Late cruise is expected to be a busy time for mission scientists and engineers, as they check out the spacecraft’s systems and prepare for the flyby of Pluto and its four known moons. That encounter technically begins in January 2015, Stern said, though closest approach will occur that July, when New Horizons comes within about 9,600 kilometers of Pluto.

During the flyby, New Horizons will study Pluto and its moons Charon, Nix, Hydra and S/2011 P1 with seven different instruments, performing the first in-depth reconnaissance of these frigid, far-flung objects.

In fact, researchers have said, the mission will give scientists their first good look at any dwarf planet — a class of bodies suspected to be far more numerous in our solar system than terrestrial and giant planets combined.
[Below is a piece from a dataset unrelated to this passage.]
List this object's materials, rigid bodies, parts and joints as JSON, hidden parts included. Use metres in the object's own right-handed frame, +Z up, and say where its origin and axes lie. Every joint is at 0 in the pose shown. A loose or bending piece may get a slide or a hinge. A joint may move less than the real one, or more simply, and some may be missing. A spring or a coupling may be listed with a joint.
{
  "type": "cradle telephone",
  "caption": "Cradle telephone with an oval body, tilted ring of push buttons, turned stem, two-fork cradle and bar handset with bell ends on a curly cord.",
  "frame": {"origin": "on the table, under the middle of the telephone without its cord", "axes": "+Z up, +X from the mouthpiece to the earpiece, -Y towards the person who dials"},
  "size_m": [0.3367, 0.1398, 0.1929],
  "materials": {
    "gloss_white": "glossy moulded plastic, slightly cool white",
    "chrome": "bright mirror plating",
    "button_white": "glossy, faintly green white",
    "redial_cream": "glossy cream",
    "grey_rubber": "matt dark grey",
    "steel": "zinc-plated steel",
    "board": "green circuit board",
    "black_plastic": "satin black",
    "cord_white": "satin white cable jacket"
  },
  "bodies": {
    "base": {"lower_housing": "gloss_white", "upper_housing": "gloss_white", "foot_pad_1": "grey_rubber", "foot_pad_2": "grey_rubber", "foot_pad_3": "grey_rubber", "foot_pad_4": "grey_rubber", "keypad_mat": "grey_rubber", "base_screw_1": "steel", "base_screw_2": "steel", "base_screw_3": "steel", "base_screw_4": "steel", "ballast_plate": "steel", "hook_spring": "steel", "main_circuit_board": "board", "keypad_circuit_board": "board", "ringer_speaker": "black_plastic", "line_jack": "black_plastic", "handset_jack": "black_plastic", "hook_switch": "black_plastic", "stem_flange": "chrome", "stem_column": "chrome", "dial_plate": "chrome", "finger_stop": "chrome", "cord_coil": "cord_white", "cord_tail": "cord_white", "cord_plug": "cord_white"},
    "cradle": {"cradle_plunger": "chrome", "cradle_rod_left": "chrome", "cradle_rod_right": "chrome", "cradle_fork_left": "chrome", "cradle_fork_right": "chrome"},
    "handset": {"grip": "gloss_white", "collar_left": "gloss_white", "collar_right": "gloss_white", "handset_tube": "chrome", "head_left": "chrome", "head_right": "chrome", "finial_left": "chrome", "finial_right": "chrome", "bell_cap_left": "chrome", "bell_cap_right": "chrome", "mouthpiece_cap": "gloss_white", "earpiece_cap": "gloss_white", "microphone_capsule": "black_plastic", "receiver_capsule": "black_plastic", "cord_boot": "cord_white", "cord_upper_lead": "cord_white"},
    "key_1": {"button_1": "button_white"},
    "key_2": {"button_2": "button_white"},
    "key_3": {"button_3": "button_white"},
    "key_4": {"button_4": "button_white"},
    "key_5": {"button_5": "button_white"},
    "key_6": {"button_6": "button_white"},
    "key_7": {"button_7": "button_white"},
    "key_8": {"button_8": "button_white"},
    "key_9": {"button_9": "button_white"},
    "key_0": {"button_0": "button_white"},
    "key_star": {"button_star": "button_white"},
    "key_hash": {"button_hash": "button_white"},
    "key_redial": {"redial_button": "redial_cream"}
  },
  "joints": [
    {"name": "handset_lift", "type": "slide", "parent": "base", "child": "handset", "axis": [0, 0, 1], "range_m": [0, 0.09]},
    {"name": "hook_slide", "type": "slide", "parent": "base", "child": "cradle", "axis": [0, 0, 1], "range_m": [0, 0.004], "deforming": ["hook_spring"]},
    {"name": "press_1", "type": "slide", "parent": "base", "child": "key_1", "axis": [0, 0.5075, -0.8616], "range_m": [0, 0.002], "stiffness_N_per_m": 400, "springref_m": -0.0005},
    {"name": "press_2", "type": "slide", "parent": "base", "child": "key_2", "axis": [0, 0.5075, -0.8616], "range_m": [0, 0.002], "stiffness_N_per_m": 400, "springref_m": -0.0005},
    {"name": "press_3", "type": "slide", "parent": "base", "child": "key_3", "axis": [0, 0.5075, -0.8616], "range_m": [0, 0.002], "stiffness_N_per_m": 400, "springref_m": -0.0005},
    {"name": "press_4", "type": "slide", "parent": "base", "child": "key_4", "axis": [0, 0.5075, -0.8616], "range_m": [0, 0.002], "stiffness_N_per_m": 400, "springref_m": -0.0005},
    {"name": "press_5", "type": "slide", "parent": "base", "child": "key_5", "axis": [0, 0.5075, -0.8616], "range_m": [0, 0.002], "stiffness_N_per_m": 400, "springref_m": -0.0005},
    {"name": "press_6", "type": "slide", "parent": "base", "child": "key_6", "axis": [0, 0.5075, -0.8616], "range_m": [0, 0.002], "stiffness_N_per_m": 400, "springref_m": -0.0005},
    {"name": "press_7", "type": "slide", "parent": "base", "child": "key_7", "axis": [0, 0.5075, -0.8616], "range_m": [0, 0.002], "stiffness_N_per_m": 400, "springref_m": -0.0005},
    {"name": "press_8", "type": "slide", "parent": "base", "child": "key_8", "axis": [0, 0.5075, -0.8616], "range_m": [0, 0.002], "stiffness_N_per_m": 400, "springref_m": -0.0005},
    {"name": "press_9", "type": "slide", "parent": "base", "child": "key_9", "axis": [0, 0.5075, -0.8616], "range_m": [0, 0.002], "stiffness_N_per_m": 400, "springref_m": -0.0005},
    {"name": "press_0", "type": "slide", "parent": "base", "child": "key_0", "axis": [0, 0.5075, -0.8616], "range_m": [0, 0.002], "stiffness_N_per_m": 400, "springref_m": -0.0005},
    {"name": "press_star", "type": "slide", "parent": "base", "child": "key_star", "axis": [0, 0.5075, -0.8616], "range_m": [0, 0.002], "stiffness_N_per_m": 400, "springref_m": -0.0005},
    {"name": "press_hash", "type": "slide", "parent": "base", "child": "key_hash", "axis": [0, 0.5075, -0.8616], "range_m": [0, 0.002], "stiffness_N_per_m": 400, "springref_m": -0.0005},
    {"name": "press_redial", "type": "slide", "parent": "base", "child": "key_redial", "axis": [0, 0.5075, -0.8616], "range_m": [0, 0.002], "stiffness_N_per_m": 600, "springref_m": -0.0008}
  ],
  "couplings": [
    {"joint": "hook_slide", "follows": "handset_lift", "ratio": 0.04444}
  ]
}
Pluto is found in the Kuiper Belt, the ring of icy objects beyond Neptune’s orbit. As of Jan. 19, New Horizons had traveled about 3.45 billion kilometers, with roughly another 1.6 billion kilometers left to go before the close encounter.
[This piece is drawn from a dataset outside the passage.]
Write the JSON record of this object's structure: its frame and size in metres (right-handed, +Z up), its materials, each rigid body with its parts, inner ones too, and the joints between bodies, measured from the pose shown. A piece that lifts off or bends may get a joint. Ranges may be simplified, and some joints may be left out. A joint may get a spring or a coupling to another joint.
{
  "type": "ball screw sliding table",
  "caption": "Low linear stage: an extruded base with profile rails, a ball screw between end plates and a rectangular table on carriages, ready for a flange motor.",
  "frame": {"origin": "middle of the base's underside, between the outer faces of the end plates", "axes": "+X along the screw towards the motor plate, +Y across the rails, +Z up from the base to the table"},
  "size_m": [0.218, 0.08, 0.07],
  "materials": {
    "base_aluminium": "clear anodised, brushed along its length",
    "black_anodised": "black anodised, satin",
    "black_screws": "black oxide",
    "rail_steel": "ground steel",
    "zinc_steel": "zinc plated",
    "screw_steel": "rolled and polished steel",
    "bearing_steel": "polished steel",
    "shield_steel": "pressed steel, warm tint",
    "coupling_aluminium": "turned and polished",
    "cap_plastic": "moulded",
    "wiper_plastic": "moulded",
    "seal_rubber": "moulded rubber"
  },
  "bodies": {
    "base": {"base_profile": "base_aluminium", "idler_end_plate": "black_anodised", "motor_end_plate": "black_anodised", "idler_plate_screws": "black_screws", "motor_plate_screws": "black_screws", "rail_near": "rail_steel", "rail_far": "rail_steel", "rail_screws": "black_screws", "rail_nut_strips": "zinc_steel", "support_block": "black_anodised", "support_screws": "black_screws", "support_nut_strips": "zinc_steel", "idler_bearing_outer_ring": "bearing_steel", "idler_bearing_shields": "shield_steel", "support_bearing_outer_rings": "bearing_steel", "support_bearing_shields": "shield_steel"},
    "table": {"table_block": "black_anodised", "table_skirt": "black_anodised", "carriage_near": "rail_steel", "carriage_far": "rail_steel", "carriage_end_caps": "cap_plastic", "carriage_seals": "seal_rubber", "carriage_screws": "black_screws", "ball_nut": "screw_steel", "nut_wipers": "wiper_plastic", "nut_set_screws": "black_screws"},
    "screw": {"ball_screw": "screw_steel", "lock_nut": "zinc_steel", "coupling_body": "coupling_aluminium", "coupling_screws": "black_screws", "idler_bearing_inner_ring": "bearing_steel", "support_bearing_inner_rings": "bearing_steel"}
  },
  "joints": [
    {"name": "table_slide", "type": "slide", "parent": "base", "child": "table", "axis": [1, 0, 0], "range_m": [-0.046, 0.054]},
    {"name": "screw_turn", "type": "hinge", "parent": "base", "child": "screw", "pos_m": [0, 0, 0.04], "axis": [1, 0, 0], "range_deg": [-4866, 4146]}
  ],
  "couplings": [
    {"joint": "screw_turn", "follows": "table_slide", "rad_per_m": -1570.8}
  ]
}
The probe’s work will not be done after it flies by the Pluto system in 2015. The mission team wants New Horizons to study one or two other Kuiper Belt objects as well.

NASA has billed New Horizons as the fastest spacecraft ever launched from Earth. According to the mission team, the probe is now speeding through space at 55,404 kilometers per hour relative to the sun.

While New Horizons spends most of its cruise time hibernating, it is awake for now. Scientists and engineers are performing various tests on the spacecraft throughout January, Stern said, adding that the spacecraft is in good health.The excitement of the New Horizons team has been tempered with some sadness as the scientists mourn the Jan. 12 death of Patsy Tombaugh, 99, the widow of Pluto’s discoverer.

Pluto was discovered in 1930 by American astronomer Clyde Tombaugh, who died in 1997.

Patsy Tombaugh was very enthusiastic about the New Horizons mission, and the team will miss her a great deal, Stern said.

“She was such a wonderful woman,” Stern said. “It was sad to see her pass without getting to see what her husband’s planet really looked like.”

But the Tombaughs’ two children, Annette and Alden, should get to see what New Horizons discovers. They will be the mission team’s guests of honor when the probe makes its closest approach to Pluto in July 2015, Stern said.

On top of its technical and scientific ambitions, New Horizons is also part of “a very personal story, an American story,” Stern said. “I think that just makes it nice.”